Reversed and remanded with instructions to enter a preliminary injunction pending further proceedings.
. A programmatic environmental impact statement is a broad-based, long-range plan that discusses the overall environmental impacts of a proposed action. National Wildlife Fed. v. United States Forest Service, 592 F.Supp. 931, 940 n. 17 (D.Or.1984).
. By wilderness, we refer to an area designated as such pursuant the 1964 Wilderness Act, 16 U.S.C. §§ 1131-1136, and required by that Act to be left in its undeveloped state.

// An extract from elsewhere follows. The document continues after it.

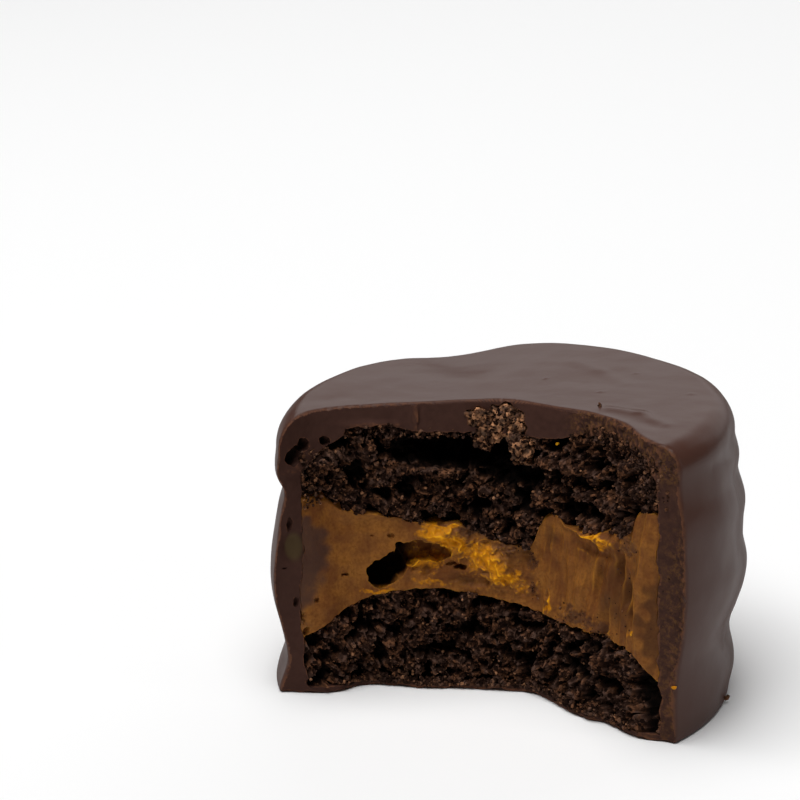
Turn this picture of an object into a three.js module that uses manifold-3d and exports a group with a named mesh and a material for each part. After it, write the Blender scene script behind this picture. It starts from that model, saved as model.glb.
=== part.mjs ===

. The Forest Service argues that Tenakee Springs’ appeal is foreclosed by its delay in attacking the draft and final Alaska Lumber & Pulp EIS. They rely upon San Francisco v. United States, 615 F.2d 498, 502-03 (9th Cir.1980), in which this court found that one of the grounds for appealing an agency decision was raised too late. The case the Forest Service cites is inapposite. In San Francisco, the appellant raised an issue that was not raised at the time of the agency decision although it was possible to have raised it. 615 F.2d at 502. See abo Vermont Yankee Nuclear Power Corp. v. NRDC, 435 U.S. 519, 554-55 and n. 22, 98 S.Ct. 1197, 1217 and n. 22, 55 L.Ed.2d 460 (1978). Tenakee Springs’ contention on appeal is that the development alternative chosen by the Forest Service was not included in the draft EIS so Tenakee Springs could not have raised its adequacy in agency proceedings prior to the issuance of the final EIS. Tenakee Springs’ objections are, therefore, timely and reviewable.